Given information:
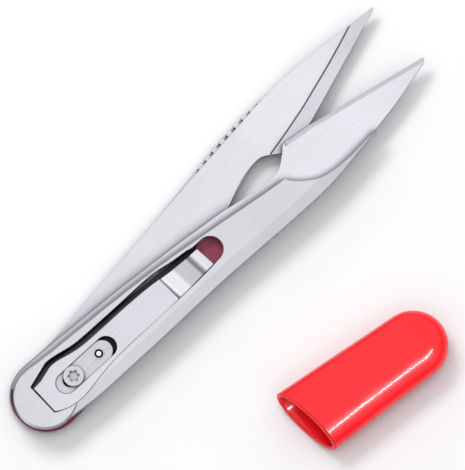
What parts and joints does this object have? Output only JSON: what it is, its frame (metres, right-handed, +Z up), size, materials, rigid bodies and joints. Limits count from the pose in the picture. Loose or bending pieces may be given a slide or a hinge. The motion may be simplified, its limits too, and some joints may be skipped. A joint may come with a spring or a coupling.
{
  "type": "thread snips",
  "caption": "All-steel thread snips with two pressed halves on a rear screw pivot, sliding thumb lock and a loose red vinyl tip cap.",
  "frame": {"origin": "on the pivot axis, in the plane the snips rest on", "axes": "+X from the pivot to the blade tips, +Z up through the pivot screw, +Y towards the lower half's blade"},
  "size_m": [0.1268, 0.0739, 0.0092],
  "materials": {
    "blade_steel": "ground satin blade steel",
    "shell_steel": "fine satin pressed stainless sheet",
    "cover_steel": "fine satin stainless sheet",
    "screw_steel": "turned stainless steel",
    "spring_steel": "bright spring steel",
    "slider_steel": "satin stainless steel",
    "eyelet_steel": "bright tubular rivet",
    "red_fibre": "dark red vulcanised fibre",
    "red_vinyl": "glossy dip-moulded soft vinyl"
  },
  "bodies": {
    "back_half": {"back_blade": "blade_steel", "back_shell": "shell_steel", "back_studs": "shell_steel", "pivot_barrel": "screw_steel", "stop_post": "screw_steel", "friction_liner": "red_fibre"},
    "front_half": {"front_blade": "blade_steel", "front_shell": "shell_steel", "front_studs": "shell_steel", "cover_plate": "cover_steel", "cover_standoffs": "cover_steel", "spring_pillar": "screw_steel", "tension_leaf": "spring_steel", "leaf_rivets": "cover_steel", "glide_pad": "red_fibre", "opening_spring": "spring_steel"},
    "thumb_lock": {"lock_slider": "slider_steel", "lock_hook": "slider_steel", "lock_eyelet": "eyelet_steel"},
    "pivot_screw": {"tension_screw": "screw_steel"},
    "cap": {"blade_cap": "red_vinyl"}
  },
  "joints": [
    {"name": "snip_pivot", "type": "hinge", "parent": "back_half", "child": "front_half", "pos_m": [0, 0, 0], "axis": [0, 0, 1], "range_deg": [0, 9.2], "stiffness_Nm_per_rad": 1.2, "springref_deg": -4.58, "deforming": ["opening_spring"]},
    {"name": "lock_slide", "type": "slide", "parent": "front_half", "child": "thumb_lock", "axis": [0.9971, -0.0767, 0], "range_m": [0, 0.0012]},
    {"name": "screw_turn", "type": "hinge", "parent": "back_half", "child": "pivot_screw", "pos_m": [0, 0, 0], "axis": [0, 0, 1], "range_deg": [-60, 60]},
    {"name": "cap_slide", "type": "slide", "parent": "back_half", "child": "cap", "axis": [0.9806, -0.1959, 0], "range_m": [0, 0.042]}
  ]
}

* * *

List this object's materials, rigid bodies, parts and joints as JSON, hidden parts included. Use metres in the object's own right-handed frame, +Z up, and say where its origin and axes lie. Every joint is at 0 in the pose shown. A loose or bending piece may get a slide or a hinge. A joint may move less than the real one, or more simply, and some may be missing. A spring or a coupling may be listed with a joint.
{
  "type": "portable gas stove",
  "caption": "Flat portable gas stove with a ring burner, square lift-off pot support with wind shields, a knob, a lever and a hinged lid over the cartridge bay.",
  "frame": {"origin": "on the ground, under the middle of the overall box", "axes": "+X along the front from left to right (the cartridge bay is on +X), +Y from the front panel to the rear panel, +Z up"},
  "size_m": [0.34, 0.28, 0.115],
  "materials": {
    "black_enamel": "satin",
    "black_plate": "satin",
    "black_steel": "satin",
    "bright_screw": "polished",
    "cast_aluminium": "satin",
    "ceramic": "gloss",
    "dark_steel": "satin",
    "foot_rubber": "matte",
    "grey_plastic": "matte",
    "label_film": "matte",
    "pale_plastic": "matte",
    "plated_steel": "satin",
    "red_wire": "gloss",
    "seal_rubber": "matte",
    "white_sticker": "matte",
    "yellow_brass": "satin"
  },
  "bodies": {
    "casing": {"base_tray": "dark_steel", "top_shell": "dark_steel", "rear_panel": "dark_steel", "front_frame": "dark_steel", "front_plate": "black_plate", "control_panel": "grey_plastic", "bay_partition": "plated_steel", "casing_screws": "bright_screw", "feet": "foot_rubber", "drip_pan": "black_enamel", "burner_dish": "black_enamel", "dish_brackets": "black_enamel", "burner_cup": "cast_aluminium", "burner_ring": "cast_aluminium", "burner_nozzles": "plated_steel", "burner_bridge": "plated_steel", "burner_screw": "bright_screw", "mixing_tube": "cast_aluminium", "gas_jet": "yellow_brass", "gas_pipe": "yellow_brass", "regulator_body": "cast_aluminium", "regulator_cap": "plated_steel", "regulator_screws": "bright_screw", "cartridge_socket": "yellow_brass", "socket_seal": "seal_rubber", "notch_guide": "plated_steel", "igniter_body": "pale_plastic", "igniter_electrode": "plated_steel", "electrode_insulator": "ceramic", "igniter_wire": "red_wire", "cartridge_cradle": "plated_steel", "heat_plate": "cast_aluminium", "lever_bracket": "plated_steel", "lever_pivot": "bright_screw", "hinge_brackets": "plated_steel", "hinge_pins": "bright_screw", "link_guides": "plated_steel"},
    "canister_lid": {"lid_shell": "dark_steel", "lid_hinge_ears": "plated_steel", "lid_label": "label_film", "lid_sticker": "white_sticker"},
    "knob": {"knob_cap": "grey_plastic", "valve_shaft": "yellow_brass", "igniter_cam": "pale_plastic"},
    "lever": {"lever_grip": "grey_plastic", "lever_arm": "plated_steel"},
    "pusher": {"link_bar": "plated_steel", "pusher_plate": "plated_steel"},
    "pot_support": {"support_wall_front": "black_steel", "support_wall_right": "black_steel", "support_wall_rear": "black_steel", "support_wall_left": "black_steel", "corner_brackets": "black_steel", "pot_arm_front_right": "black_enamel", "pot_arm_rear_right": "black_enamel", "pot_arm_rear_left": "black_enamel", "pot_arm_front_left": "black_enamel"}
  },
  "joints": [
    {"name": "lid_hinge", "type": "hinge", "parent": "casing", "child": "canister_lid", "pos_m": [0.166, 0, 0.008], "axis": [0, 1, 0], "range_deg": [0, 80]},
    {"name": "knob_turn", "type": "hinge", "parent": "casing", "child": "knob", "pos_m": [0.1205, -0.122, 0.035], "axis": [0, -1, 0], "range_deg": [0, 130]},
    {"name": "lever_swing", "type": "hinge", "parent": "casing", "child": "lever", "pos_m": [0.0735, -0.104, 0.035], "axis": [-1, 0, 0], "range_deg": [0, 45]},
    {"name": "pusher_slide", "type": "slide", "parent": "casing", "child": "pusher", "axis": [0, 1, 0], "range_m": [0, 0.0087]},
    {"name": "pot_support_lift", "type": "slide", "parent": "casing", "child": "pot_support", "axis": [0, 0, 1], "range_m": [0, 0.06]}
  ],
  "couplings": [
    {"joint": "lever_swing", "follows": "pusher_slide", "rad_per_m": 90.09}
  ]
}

Task description: Filter for "bending". Return all lines that hold it.

Response:
What parts and joints does this object have? Output only JSON: what it is, its frame (metres, right-handed, +Z up), size, materials, rigid bodies and joints. Limits count from the pose in the picture. Loose or bending pieces may be given a slide or a hinge. The motion may be simplified, its limits too, and some joints may be skipped. A joint may come with a spring or a coupling.
List this object's materials, rigid bodies, parts and joints as JSON, hidden parts included. Use metres in the object's own right-handed frame, +Z up, and say where its origin and axes lie. Every joint is at 0 in the pose shown. A loose or bending piece may get a slide or a hinge. A joint may move less than the real one, or more simply, and some may be missing. A spring or a coupling may be listed with a joint.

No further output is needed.